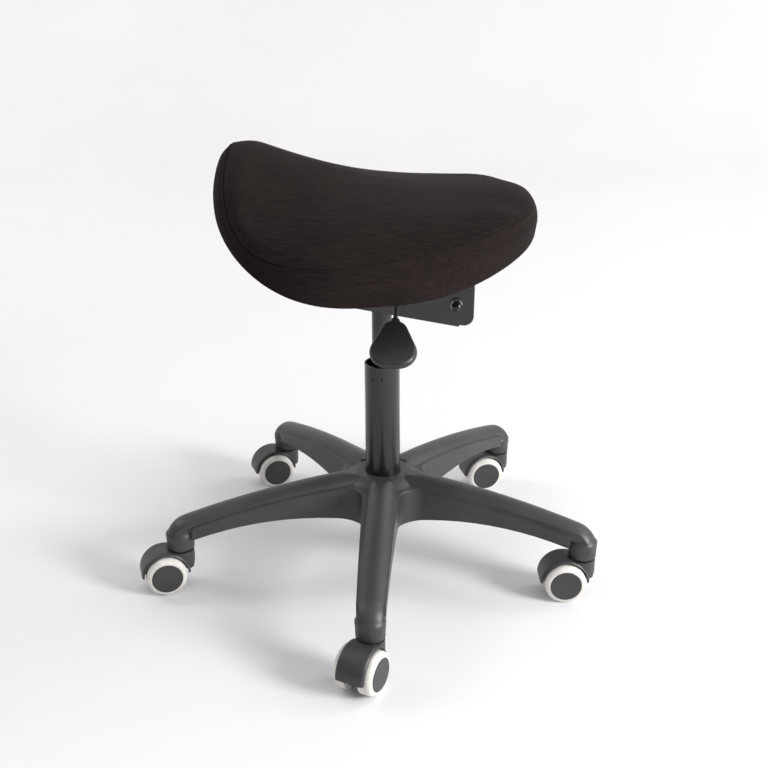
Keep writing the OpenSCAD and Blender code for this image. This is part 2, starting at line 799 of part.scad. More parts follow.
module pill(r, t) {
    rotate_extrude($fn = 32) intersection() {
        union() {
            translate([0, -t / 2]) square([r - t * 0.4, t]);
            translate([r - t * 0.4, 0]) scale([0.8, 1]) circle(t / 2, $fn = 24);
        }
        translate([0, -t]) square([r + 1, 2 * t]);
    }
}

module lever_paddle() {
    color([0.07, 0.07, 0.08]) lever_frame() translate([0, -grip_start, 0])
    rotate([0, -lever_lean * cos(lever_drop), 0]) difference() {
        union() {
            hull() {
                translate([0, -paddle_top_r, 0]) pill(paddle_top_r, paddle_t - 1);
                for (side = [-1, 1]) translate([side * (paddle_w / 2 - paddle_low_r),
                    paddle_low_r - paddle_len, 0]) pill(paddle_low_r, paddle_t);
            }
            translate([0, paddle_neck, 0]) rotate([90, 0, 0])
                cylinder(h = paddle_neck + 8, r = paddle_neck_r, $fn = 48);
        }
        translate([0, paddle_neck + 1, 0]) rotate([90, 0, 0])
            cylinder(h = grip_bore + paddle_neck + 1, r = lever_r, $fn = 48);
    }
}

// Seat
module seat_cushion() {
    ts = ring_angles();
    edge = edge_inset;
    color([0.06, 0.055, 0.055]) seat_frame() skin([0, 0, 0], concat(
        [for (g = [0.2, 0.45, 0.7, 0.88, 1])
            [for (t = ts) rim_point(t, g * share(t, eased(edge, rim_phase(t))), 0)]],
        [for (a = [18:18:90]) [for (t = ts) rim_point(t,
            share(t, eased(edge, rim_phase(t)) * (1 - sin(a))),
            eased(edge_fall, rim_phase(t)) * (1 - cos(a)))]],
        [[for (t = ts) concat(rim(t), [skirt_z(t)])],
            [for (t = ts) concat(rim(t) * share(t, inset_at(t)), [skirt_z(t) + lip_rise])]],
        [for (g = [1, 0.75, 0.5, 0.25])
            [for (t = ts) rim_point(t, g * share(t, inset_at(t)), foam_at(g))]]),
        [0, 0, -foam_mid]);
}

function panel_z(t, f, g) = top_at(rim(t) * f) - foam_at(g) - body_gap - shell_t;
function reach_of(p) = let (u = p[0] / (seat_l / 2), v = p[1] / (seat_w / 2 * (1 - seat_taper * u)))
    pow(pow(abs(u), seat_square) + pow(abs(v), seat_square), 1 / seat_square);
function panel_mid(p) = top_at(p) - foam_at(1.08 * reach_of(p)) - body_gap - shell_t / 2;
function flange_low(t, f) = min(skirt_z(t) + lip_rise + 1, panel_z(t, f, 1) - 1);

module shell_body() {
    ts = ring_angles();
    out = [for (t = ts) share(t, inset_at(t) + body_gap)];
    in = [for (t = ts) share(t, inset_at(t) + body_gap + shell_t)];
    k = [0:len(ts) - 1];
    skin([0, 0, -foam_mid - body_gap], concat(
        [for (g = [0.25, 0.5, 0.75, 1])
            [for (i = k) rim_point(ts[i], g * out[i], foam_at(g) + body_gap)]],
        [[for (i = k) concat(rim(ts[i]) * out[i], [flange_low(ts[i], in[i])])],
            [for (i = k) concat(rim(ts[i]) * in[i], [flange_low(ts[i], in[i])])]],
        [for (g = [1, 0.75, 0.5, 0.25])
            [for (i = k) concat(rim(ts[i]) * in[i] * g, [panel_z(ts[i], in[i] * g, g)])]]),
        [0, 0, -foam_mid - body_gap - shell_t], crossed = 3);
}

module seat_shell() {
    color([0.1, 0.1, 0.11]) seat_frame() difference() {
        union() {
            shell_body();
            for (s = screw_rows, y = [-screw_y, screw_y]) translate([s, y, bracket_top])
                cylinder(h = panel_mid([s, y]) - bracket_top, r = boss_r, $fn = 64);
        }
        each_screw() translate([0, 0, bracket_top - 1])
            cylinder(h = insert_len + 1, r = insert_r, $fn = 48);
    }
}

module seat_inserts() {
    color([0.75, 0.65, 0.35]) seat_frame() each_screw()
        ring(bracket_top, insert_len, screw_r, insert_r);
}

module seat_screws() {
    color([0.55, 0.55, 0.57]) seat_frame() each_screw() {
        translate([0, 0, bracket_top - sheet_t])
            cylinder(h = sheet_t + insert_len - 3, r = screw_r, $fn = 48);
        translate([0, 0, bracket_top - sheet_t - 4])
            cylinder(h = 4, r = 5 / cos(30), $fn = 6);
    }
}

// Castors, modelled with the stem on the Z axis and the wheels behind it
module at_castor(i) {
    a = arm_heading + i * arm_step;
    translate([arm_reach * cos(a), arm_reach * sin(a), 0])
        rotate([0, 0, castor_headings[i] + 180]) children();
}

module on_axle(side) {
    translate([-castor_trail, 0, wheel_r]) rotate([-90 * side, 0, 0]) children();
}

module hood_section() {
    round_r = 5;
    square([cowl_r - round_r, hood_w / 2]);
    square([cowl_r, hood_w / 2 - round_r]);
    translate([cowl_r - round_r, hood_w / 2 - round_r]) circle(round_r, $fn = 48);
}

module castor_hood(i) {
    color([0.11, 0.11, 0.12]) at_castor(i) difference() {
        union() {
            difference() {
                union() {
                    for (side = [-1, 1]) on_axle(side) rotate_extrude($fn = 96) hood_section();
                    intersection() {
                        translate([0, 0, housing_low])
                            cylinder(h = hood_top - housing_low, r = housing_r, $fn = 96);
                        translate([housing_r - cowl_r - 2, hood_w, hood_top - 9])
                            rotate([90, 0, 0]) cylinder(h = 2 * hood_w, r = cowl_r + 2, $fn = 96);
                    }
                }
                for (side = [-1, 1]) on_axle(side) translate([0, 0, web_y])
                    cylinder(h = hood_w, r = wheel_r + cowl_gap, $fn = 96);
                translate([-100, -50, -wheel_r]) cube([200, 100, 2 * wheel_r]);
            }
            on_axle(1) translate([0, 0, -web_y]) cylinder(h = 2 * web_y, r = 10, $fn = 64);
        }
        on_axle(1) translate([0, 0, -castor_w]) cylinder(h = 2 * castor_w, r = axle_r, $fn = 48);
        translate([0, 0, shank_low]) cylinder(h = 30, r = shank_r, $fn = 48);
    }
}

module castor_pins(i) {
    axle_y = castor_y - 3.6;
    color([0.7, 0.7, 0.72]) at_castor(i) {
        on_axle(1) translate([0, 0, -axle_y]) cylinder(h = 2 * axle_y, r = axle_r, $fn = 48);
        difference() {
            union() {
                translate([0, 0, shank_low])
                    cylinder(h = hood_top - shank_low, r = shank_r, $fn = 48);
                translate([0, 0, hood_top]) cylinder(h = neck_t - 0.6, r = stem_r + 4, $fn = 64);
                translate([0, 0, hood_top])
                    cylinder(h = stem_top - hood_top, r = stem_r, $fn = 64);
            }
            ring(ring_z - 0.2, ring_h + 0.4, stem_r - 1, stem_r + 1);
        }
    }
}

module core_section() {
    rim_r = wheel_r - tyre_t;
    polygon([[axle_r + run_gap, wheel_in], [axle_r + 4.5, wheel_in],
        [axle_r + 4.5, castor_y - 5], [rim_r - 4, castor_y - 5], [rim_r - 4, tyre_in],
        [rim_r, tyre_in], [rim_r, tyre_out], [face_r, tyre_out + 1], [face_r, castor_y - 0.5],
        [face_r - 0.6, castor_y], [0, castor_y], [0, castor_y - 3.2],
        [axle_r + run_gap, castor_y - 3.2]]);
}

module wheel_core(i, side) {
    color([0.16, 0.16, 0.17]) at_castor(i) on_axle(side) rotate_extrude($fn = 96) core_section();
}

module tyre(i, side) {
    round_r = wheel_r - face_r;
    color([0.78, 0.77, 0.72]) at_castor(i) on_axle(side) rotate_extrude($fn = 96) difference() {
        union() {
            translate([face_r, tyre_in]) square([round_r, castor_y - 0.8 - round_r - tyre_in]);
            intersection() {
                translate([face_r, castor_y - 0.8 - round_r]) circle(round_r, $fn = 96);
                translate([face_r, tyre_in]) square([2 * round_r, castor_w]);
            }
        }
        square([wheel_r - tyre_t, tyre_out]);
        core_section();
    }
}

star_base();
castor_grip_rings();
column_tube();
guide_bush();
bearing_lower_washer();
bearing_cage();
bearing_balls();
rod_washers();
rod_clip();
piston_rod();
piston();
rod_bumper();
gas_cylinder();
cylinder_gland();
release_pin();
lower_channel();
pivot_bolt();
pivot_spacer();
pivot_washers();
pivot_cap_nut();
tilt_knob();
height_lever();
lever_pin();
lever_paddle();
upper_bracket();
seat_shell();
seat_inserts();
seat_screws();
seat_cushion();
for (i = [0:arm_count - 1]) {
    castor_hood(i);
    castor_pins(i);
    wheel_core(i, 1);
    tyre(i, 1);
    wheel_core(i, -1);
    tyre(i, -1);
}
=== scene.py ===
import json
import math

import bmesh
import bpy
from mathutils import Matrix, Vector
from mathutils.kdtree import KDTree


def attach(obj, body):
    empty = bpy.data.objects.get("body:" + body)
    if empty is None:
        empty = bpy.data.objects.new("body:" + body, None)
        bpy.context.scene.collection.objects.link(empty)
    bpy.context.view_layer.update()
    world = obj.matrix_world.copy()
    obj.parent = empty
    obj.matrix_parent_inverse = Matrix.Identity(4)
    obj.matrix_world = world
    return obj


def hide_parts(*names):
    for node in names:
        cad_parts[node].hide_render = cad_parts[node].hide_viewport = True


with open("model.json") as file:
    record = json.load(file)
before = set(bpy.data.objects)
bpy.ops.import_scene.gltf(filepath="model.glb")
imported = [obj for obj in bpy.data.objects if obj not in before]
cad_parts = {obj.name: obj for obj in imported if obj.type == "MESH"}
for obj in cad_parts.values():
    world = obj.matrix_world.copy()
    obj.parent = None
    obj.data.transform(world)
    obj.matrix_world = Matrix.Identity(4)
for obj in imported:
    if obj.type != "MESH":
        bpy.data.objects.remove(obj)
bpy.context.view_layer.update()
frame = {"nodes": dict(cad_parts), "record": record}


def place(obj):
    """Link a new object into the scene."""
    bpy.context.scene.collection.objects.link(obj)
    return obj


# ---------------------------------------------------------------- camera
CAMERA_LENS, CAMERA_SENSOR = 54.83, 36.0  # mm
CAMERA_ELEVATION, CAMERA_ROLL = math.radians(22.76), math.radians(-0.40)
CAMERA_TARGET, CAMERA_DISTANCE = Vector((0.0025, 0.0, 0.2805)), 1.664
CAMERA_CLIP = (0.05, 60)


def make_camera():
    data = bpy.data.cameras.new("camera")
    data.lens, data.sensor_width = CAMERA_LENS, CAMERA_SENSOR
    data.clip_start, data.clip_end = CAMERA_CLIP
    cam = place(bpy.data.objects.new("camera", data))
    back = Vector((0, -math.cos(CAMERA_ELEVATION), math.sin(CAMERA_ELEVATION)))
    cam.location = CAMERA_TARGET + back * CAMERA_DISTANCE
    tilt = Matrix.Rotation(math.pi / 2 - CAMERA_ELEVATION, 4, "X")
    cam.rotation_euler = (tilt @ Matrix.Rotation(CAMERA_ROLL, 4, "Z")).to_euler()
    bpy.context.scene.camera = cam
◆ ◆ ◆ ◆
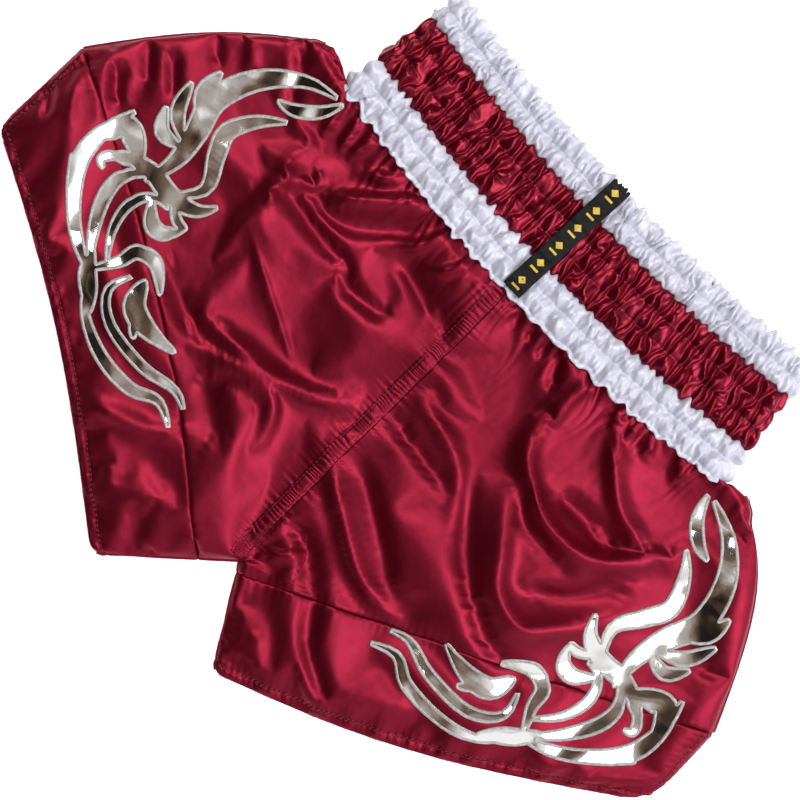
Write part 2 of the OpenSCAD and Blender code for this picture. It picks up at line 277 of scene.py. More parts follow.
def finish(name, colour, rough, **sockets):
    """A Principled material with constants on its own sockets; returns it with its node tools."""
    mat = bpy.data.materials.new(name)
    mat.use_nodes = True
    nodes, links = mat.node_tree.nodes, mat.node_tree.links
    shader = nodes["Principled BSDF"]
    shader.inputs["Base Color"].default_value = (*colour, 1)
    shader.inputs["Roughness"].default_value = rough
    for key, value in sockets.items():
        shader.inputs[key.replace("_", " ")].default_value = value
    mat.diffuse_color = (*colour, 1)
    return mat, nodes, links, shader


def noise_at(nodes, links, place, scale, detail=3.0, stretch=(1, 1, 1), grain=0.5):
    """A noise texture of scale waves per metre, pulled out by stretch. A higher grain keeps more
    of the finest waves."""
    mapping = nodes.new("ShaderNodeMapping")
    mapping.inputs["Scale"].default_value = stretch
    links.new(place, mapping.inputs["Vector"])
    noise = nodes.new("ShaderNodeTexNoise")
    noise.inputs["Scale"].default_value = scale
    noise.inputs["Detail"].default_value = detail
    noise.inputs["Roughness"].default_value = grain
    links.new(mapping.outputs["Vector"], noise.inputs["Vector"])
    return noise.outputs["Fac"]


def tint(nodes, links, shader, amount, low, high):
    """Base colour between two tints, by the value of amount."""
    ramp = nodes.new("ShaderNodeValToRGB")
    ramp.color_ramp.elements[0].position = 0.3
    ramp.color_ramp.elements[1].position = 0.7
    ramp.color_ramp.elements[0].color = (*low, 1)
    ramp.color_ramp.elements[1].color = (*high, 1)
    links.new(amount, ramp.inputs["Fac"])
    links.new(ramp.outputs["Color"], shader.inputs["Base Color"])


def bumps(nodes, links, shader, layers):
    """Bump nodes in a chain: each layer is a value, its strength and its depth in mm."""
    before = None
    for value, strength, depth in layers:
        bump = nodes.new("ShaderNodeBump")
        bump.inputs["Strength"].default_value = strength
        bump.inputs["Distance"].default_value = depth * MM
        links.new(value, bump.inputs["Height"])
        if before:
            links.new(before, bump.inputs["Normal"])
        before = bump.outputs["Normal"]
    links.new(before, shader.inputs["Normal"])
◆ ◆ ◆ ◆
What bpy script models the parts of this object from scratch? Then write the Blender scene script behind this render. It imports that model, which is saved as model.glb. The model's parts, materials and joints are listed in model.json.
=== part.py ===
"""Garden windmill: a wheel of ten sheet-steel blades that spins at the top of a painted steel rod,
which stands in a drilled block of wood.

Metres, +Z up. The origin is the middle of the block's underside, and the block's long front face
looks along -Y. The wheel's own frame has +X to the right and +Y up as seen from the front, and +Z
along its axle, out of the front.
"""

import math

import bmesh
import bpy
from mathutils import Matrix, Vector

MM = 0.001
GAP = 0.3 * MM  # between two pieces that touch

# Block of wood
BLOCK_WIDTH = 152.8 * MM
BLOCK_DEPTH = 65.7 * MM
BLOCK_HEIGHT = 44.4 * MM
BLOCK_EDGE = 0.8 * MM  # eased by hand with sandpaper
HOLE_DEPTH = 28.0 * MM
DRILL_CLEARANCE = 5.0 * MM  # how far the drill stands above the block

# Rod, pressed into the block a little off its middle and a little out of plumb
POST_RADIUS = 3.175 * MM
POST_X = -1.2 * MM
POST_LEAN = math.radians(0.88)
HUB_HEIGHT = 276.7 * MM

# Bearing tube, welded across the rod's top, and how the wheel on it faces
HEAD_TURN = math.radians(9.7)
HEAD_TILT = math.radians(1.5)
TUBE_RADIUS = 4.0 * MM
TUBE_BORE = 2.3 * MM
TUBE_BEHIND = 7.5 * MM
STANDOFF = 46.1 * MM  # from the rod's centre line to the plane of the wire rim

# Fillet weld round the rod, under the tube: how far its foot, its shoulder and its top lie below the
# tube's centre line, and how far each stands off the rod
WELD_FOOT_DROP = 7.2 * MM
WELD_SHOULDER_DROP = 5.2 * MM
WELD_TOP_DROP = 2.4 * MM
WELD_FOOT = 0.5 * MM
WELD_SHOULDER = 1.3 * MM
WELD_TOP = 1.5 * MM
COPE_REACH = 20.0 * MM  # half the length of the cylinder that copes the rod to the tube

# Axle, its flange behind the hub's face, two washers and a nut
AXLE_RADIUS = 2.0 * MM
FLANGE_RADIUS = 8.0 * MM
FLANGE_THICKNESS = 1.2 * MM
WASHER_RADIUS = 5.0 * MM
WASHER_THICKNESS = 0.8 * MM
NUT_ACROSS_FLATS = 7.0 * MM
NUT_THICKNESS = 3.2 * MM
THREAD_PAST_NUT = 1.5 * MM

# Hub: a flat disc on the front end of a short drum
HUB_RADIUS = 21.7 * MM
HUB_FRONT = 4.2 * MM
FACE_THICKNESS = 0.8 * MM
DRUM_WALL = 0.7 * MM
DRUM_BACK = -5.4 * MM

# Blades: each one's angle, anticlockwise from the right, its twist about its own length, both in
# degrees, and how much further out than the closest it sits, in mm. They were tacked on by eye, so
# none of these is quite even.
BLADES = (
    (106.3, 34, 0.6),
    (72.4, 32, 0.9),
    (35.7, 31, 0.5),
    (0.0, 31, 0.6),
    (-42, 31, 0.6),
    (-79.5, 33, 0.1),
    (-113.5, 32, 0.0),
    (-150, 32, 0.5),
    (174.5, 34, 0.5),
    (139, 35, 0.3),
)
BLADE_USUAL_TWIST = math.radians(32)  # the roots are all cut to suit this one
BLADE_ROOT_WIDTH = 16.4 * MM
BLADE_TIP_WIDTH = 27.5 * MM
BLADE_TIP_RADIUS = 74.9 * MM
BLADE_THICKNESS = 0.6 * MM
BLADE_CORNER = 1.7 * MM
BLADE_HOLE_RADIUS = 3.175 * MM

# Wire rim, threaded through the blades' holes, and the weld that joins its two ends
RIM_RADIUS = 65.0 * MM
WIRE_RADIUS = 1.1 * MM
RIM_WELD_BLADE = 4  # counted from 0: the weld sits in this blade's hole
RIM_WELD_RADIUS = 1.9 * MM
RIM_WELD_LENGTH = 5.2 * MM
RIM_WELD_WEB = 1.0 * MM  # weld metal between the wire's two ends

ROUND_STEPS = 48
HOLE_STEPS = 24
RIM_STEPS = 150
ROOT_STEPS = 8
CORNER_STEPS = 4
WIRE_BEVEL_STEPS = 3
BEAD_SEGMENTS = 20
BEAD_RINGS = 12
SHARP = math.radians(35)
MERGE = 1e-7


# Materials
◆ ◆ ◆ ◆
OBJECTIVE —
Which lines above run from the one containing "star_base();" down to the one containing "for node in"? Repeat exactly those, both ends included, and nothing else.

ANSWER TO THE PROBLEM —
star_base();
castor_grip_rings();
column_tube();
guide_bush();
bearing_lower_washer();
bearing_cage();
bearing_balls();
rod_washers();
rod_clip();
piston_rod();
piston();
rod_bumper();
gas_cylinder();
cylinder_gland();
release_pin();
lower_channel();
pivot_bolt();
pivot_spacer();
pivot_washers();
pivot_cap_nut();
tilt_knob();
height_lever();
lever_pin();
lever_paddle();
upper_bracket();
seat_shell();
seat_inserts();
seat_screws();
seat_cushion();
for (i = [0:arm_count - 1]) {
    castor_hood(i);
    castor_pins(i);
    wheel_core(i, 1);
    tyre(i, 1);
    wheel_core(i, -1);
    tyre(i, -1);
}
=== scene.py ===
import json
import math

import bmesh
import bpy
from mathutils import Matrix, Vector
from mathutils.kdtree import KDTree


def attach(obj, body):
    empty = bpy.data.objects.get("body:" + body)
    if empty is None:
        empty = bpy.data.objects.new("body:" + body, None)
        bpy.context.scene.collection.objects.link(empty)
    bpy.context.view_layer.update()
    world = obj.matrix_world.copy()
    obj.parent = empty
    obj.matrix_parent_inverse = Matrix.Identity(4)
    obj.matrix_world = world
    return obj


def hide_parts(*names):
    for node in names:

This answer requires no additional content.